How can museums maintain authority and trust in new media? What’s the way to think about blogging, tweeting, on-line discussion, etc. as building a learning relationship between science and the public? How should our scientists, educators, and objects be presented in ways that encourage their re-use and distribute through social media?

4. Exploring the connection between emotion and learning
Given that many exhibits have a strong affective component, how can we measure the emotion that people are experiencing in informal learning institutions?
What is the role of emotion (i.e. arousal, valence) in short- and long-term learning and what other factors (e.g. motivation) affect these relationships? How do we evoke emotion and how does that make something memorable, relevant, interesting, threatening, boring, etc.?
What are the differences in learning outcomes between exhibits that elicit different valences (e.g. pleasure - displeasure)? What are the implications for "critical" exhibits that may evoke unpleasant feelings in visitors?

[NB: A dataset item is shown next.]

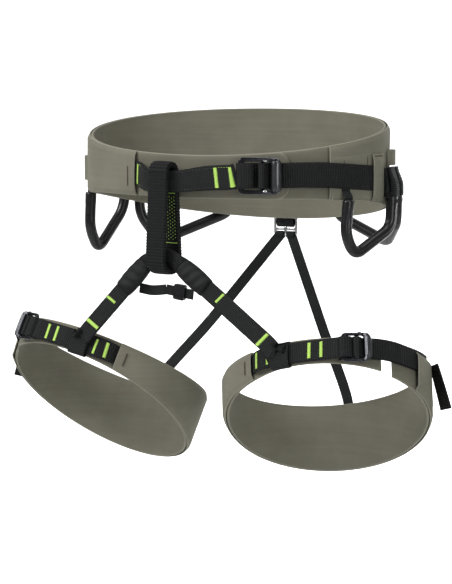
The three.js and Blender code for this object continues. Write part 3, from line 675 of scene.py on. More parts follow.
LAMINATE = laminate_material("laminate_outer", (0.150, 0.145, 0.108), (0.185, 0.180, 0.138),
                             (0.30, 0.29, 0.235))
LINING = laminate_material("laminate_inner", (0.138, 0.133, 0.099), (0.172, 0.166, 0.127),
                           (0.27, 0.26, 0.21))
SHEET = soft_cloth_material("load_sheet_film")
WEB = webbing_material("webbing_ribbed", 2.3, 1.5, light=(0.021, 0.022, 0.0225))
WEB_FINE = webbing_material("webbing_fine", 1.7, 1.5, dark=(0.0015, 0.0017, 0.0018),
                            light=(0.026, 0.0275, 0.028), depth=0.4)
WEB_LOOP = webbing_material("webbing_belay", 2.9, 1.35, depth=0.4)
CLOTH = soft_cloth_material("sleeve_cloth")
LIME = thread_material("thread_lime", (0.36, 0.62, 0.07), (0.60, 0.86, 0.20))
BROWN = thread_material("thread_brown", (0.035, 0.022, 0.014), (0.075, 0.048, 0.032))
BLACK_THREAD = thread_material("thread_black", (0.008, 0.008, 0.009), (0.03, 0.03, 0.03))
PLASTIC = moulded_material("moulded_black")
ANODISED = alloy_material("anodised_black", (0.020, 0.021, 0.025), (0.045, 0.046, 0.052),
                          0.22, 0.36, 0.3)
SATIN = alloy_material("anodised_satin", (0.055, 0.057, 0.062), (0.12, 0.122, 0.128),
                       0.26, 0.4, 0.2)
STEEL = alloy_material("hook_steel", (0.52, 0.53, 0.54), (0.72, 0.73, 0.73), 0.2, 0.34)

BELT = "waist_belt"


# ---------------------------------------------------------------- waist belt

def bonded_edges(outer, drop, reach=5.0):
    """Lets a sheet's face sink towards the lining along its top and bottom edges, by drop in
    millimetres or by drop(angle)."""
    def face(angle, height, low, high):
        near = np.minimum(height - low, high - height)
        fall = drop(angle) if callable(drop) else drop
        return outer(angle, height) - fall * (1 - smooth(0, reach, near))
    return face


def stretches(*marks):
    """Angles in stretches of their own fineness: start, count, next start, count, ..., end."""
    parts = [np.linspace(a, b, n)[:-1] for a, n, b in zip(marks[::2], marks[1::2], marks[2::2])]
    return np.concatenate([*parts, marks[-1:]])


def level(height):
    return lambda angle: height + 0 * angle


def lens(angle, edge_angle, span, height, middle, half):
    """A swelling beside a slit: strongest at the slit and half way up it."""
    along = np.clip(1 - np.abs(angle - edge_angle) / span, 0, 1) ** 2
    over = np.clip(1 - ((height - middle) / half) ** 2, 0, 1)
    return along * over


def waist_belt():
    def shell_face(angle, height):
        ripple = 0.25 * np.sin(np.radians(angle * 3 + height * 2.5))
        return (ripple + 1.5 * lens(angle, -23.6, 7, height, -3, 21)
                + 1.2 * lens(angle, -306.5, 6, height, -2, 20))
    angles = stretches(-306.5, 14, -300, 230, -34, 20, -23.6)
    band_sheet("waist_shell_skin", waist, angles, bonded_edges(shell_face, 2.0), SHELL,
               LAMINATE, BELT, "laminate", ["waist_shell"], rows=30)

    def tongue(angle, height):
        return LINER_FACE + 3.1 * smooth(-20, 10, angle)

    def end_corner(function, way):
        radius = 13.0

        def height(angle):
            run = np.abs(37 - angle) * waist.pace(37.0)
            cut = radius - np.sqrt(np.clip(radius ** 2 - np.clip(radius - run, 0, radius) ** 2,
                                           0, None))
            return function(angle) - way * np.where(angle > 20, cut, 0)
        return height
    angles = stretches(-340, 290, 20, 46, 37)
    band_sheet("waist_lining", waist, angles, bonded_edges(tongue, 0.5, 3), LINER, LINING, BELT,
               "inner_laminate", ["waist_liner"], low=end_corner(waist.bottom, -1),
               high=end_corner(waist.top, 1), rows=26)

    # Raised panel under the strap's tail, and the keeper that the tail runs behind.
    def panel_face(angle, height, low, high):
        near = np.minimum(height - low, high - height)
        sides = np.minimum(angle - 54.5, 76 - angle) * 2
        return 0.15 + 0.45 * smooth(0, 1.6, np.minimum(near, sides))
    band_sheet("belt_side_panel", waist, np.linspace(54.6, 75.8, 44), panel_face, 0.5, LAMINATE,
               BELT, "laminate", low=level(-25.5),
               high=lambda a: 14.5 + 0.16 * (a - 55), rows=16)

    def keeper_face(angle, height, low, high):
        near = np.minimum(height - low, high - height)
        sides = 86.5 - angle
        swell = 2.2 * smooth(0, 7, near) * (0.35 + 0.65 * smooth(0, 5, sides))
        return 1.5 + swell
    band_sheet("waist_keeper_skin", waist, np.linspace(76.9, 86.4, 26), keeper_face, 1.2,
               LAMINATE, BELT, "laminate", ["waist_strap_keeper"],
               low=level(-27.5), high=level(17.0), rows=24)

    thread_work = Soup()
    place, arc_at = on_band(waist, 0.1)
    bartack(thread_work, place, arc_at(-27.3), -15.5, 3.5, 1.5)
    upright_place, _ = on_band(waist, 1.6)

    def sideways(s, y, z):
        return upright_place(y, s, z)
    bartack(thread_work, sideways, 14.8, arc_at(78.2), arc_at(84.6), 1.6)
    thread_work.piece("belt_tacks", BROWN, BELT, "laminate")

    for angle, low, high in ((60.2, 3.5, 13), (73.6, 6, 16)):
        slit = Soup()
        stitches(slit, on_band(waist, 0.75)[0],
                 [(arc_at(angle), low), (arc_at(angle), high)], length=9, gap=0.5, radius=0.42,
                 lift=-0.1)
        slit.piece(f"belt_slit_{int(angle)}", BLACK_THREAD, BELT, "webbing")


# ---------------------------------------------------------------- buckles

def buckle_place(surface, angle, height):
    """Turns buckle coordinates (x along, y up, z outwards, in mm) into the row frame."""
    origin = surface.at(angle, height, 0)
    axes = np.stack([surface.tangent(angle), surface.up, surface.normal(angle)])

    def place(points):
        return origin + np.array(points, float) @ axes
    return place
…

5. Collections and Learning From Objects

Research questions could be generated by connecting strands of informal science learning with facets of our collections. Audience is a cross-cutting issue and each cell in the matrix could include nested questions about learners of different ages, education-level, social grouping, etc.

Strands of Learning
(NRC’s LSIE Report)
Accessibility to sensory perception & manipulation
1. excitement, interest, and motivation

2. generate, understand, remember, and use concepts

3. Manipulate, test, explore, predict, question, observe, and make sense

4. Reflect on science as a way of knowing

5. Participate in scientific activities and learning practices with others

6. Think about self as science learner; science identity

Some examples of questions inside this matrix could be:
What would it take to have visitors value NHM primarily for our collections? To what extent do experiences provide opportunities for visitors (and learning outcomes) that support the mission of the museum—that collections are our most important asset. Do publics get our public value?
What is the role of the “real:” real scientist, real collection, etc.? What is the advantage/value of having the “real?”
What are differences in using new media to either approximate or take it deeper/further than real objects can?
How can design invite different forms of bodily engagement with and around objects (e.g. multisensory exploration, whole-body immersion, and multimodal expression such as gesture)? What learning outcomes result from these bodily engagements?

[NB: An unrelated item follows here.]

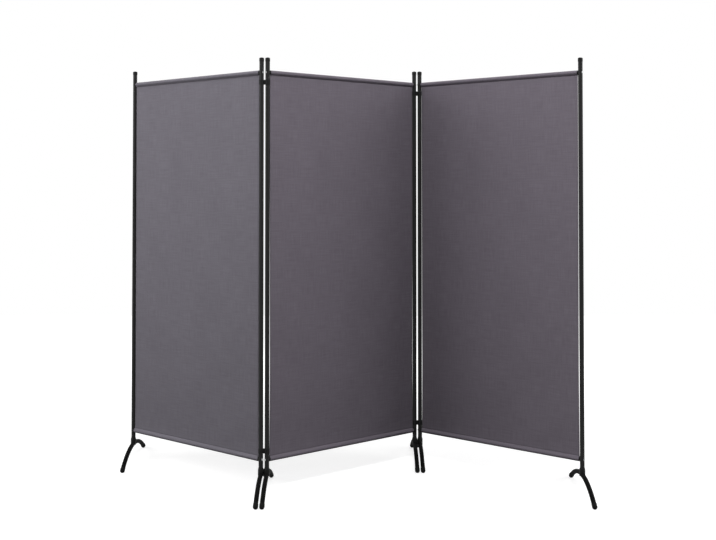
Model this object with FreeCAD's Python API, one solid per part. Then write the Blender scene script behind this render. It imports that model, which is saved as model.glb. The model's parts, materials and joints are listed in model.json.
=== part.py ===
import FreeCAD, Part
import math
import os

# Three-panel folding screen, in millimetres and degrees.
# +Z is up, the floor is Z = 0, and the Z axis runs through the middle of the centre panel.
# The hinge links lie along X and the feet along Y. The front is on the -Y side.
# From left to right the panels are left, centre and right, and each has a left and a right post.

# Overall size and stance
screen_height = 1800.0
panel_pitch = 843.0  # from post axis to post axis across one panel
fold_angle = 40.8  # from each panel to the hinge links

# Posts
post_diameter = 19.0
post_wall = 1.0
swage_length = 50.0
swage_clearance = 0.05
bolt_hole_clearance = 0.2

# Post caps
cap_wall = 0.7
cap_clearance = 0.05
cap_height = 17.0
cap_top_thickness = 3.0
cap_rounding = 4.5
cap_crown = 1.2

# Rails and the saddle-ended inserts in them
rail_diameter = 16.0
rail_wall = 1.0
insert_clearance = 0.05
insert_depth = 22.0
insert_rim = 0.5  # how far the insert's flange stands out past the rail
saddle_depth = 3.0  # how far the saddle wraps round the post
saddle_clearance = 0.05

# Bolts
bolt_diameter = 5.0
bolt_length = 40.0
bolt_clearance = 0.05
bolt_head_diameter = 9.0
bolt_head_height = 2.2
bolt_head_edge = 0.8
bolt_socket_width = 3.0  # across the flats of the hexagon
bolt_socket_depth = 1.2

# Fabric panels
fabric_thickness = 0.8
fabric_top_drop = 53.4  # from the top of the caps to the top hem
fabric_bottom_rise = 41.0  # from the foot of the posts to the bottom hem
fabric_clip_gap = 1.6  # from the hinge clips to the fabric's side edges
fabric_edge_bow = 2.6  # how far each side edge curves in at mid height
fabric_rail_gap = 0.4  # how far the rail shows past each end of its sleeve
sleeve_clearance = 0.3
seam_gap = 7.6  # from the inside of the sleeve, under the rail, to its seam

# Hinge clips
clip_height = 20.0
clip_wall = 1.3
clip_clearance = 0.1
clip_web_width = 8.0
clip_edge_chamfer = 0.4
top_clip_drop = 41.3  # from the top rail's axis to the clip's centre
bottom_clip_rise = 35.3  # from the bottom rail's axis to the clip's centre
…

6. Connecting learning and organizational change in museums

What kind of organizations are Natural History Museums and how do they learn and organize to support learning? Connections between learning theory and institutional theory would be helpful here. How much homo vs. heterogeneity is there currently in the organization of NHMs?
How do we partner with other organizations in ways that increase the coherence and richness of the learning ecology for learners who move between our settings? How do we partner in ways that increase connectivity and motivate us to keep working once the funding is over?
Who are our museums organized to serve? What characteristics indicate this kind of organization? What organizational structures are needed to reach a broader audience?
What kinds of institutional structures stand in the way of or facilitate the uptake of new practices and concepts?